Hydration channel complete
Hydration channel complete...  what hydration channel?

This is both sympathetic to the tree's needs and also acts as a useful attenuation device in times of storm.


3) Water butts

Every downspout of the house is now diverted via water butt, ranging from a typical domestic one from our garage roof, to two large rectangular butts: one on the rear extension and one for the front roof which feeds the hydration channel.  The 'pièce de résistance' is our one cubic metre IBC (Industrial Bulk Container) tank, mounted on brick pillars and fed by the main area of the house roof.  This has been incorporated into a fencing/pergola system at the side of the house, to look attractive rather than, well, industrial.  

IBC tank under construction, before screen panels fitted
The IBC tank, under construction, before the screening panels were fitted.  Water from the downspout follows the blue dashed line.

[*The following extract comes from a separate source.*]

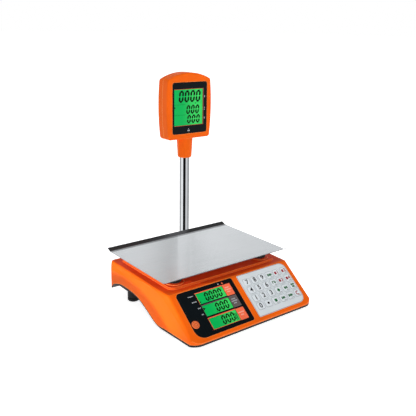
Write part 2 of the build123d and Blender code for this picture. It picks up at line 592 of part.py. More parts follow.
# ---------------------------------------------------------------- assembly
parts["top_housing"] = top_housing()
parts["base_tray"] = base_tray()
parts["display_window"] = display_window()
parts["main_lcd"] = main_lcd()
parts["main_board"] = main_board()
parts["power_button"] = power_button()
parts["keypad_plate"] = keypad_plate()
parts["keypad_mat"] = keypad_mat()
parts["keypad_board"] = keypad_board()
for row in range(KEY_ROWS):
    for col in range(KEY_COLS):
        parts[f"key_r{row + 1}_c{col + 1}"] = key(row, col)

for side, (x, y) in zip(("front_left", "front_right", "back_left", "back_right"), feet):
    parts[f"foot_stud_{side}"] = foot_stud(x, y)
    parts[f"foot_pad_{side}"] = foot_pad(x, y)

parts["load_cell"] = load_cell()
parts["cell_bolts"] = group(hex_bolt(x, CELL_Y, 41.5, CELL_Z0 + 12) for x in CELL_BOLTS_X)
parts["platform_frame"] = platform_frame()
parts["platform_bolts"] = group(hex_bolt(-x, CELL_Y, SPIDER_Z1, CELL_Z1 - 12) for x in CELL_BOLTS_X)
parts["support_pads"] = group(support_pad(x, y) for x, y in pad_places)
parts["weighing_pan"] = weighing_pan()

parts["battery"] = battery()
parts["power_inlet"] = power_inlet()
parts["pole_bracket"] = pole_bracket()
parts["pole"] = pole()
parts["display_cable"] = display_cable()
parts["body_screws"] = body_screws()

casing = head_casing()
front_half = span(-BIG, BIG, -BIG, POLE_Y, -BIG, 2 * BIG)
parts["head_front_shell"] = casing & front_half
parts["head_rear_shell"] = casing - front_half
parts["head_window"] = head_window()
parts["head_lcd"] = head_lcd()
parts["head_board"] = head_board()
parts["head_screws"] = head_screws()
parts["swivel_bush"] = swivel_bush()

os.makedirs("parts", exist_ok=True)
for name, shape in parts.items():
    export_step(shape, f"parts/{name}.step")
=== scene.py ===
import json
import math

import bmesh
import bpy
from mathutils import Matrix, Vector


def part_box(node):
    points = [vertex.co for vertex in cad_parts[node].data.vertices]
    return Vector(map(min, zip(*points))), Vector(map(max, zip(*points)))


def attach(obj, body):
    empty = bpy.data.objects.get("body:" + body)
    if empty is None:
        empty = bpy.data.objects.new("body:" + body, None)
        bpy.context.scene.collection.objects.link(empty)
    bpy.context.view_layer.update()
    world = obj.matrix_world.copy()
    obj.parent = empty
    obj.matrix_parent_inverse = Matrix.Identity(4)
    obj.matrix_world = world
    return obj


# Counter-top price scale with a column display.  Everything is in metres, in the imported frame:
# +X is the operator's right, +Y runs from the operator's side to the back, +Z is up.

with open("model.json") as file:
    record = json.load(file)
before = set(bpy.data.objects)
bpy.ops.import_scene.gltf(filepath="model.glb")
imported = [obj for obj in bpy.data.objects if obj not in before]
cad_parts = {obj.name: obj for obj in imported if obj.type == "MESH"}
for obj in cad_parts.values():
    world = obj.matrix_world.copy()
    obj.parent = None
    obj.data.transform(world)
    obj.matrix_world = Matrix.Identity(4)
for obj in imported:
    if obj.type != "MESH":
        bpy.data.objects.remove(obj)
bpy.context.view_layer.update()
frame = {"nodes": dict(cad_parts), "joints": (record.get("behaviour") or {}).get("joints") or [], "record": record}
nodes = frame["nodes"]
MM = 0.001


# ---------------------------------------------------------------- camera
CAMERA_PLACE = (-0.7773, -0.9994, 0.6071)
CAMERA_YAW, CAMERA_PITCH, CAMERA_ROLL = 38.14, 17.05, 1.0     # degrees: to the right, down, clockwise
CAMERA_LENS = 51.31

camera = bpy.data.objects.new("camera", bpy.data.cameras.new("camera"))
bpy.context.scene.collection.objects.link(camera)
camera.data.lens = CAMERA_LENS
camera.data.sensor_width = 36.0
camera.matrix_world = (
    Matrix.Translation(CAMERA_PLACE)
    @ Matrix.Rotation(math.radians(-CAMERA_YAW), 4, "Z")
    @ Matrix.Rotation(math.radians(90 - CAMERA_PITCH), 4, "X")
    @ Matrix.Rotation(math.radians(CAMERA_ROLL), 4, "Z")
)
bpy.context.scene.camera = camera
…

Water butts in themselves are not great contributors to SuDS, because if they are near to being full, they cannot provide much capacity for stormwater attenuation.  However, there are ideas, being explored by Slow the Flow, that if enough water butt users in an urban area were signed up to an alert system before an expected storm, they could empty their water butts in advance and, collectively, make a substantial contribution to urban SuDS - to be explored further!  Besides, we need to keep water as well as deal with storms.

The overflow from all of our water butts runs into either the hydration channel at the front, or the rain garden at the rear of the house.  What rain garden?


4) Rain garden

The creation of the rain garden was documented here.  It was designed to take 100mm rainfall from the impermeable roof and patio areas, and in the two years since it was installed, we had not seen it get any more than a little damp.  That changed on 14 November 2019, when a near 50mm rainfall event saw it actually performing as designed.  Good to see it working, but the circumstances were not ideal - see below.


5) Permeable drive

Our formerly concrete drive had all but worn out.  When it came time to replace it, we decided to go with a KBI Flexistone permeable system, incorporating a 'Type 3' stone base (which has a high void ratio for water storage) below. 

Permeable drive installation
The permeable drive just after installation

We have been very pleased with the system and it is notable that when a rainstorm is pinging off the road at the top of the drive, there is very little to see on the drive - it behaves rather like a sponge!


Flooding 14 November

You might think that all of the above would make us invulnerable to rainstorms - SUPER-HOUSE!  Well it would, if all we had to deal with was the water falling directly on our house and garden.  But on 14 November this year, there was a substantial overland flow of rainwater from already-saturated fields, which ran down our lane and across ours and our neighbours' drives. 

Flooding
That's our house - beyond the sandbags

Only the timely intervention of the fire brigade with a pump, East Riding Council with sand-bags, and us digging grips up the lane, prevented ingress of water into the house.  Although 2007 was bad, this was a first for us, a reminder of the ever-increasing power of climate change, and something that we are determined to respond to as landscape architects.

Drone aerial photo
This drone photo shows one of the overland paths that water took to our house

We have strong ideas about how the issue can be dealt with for our and our neighbours' properties, but also across the whole catchment which affects our local villages.  Slow the Flow may be expanding beyond Calderdale!  Hopefully we will have positive news to report, this time next year.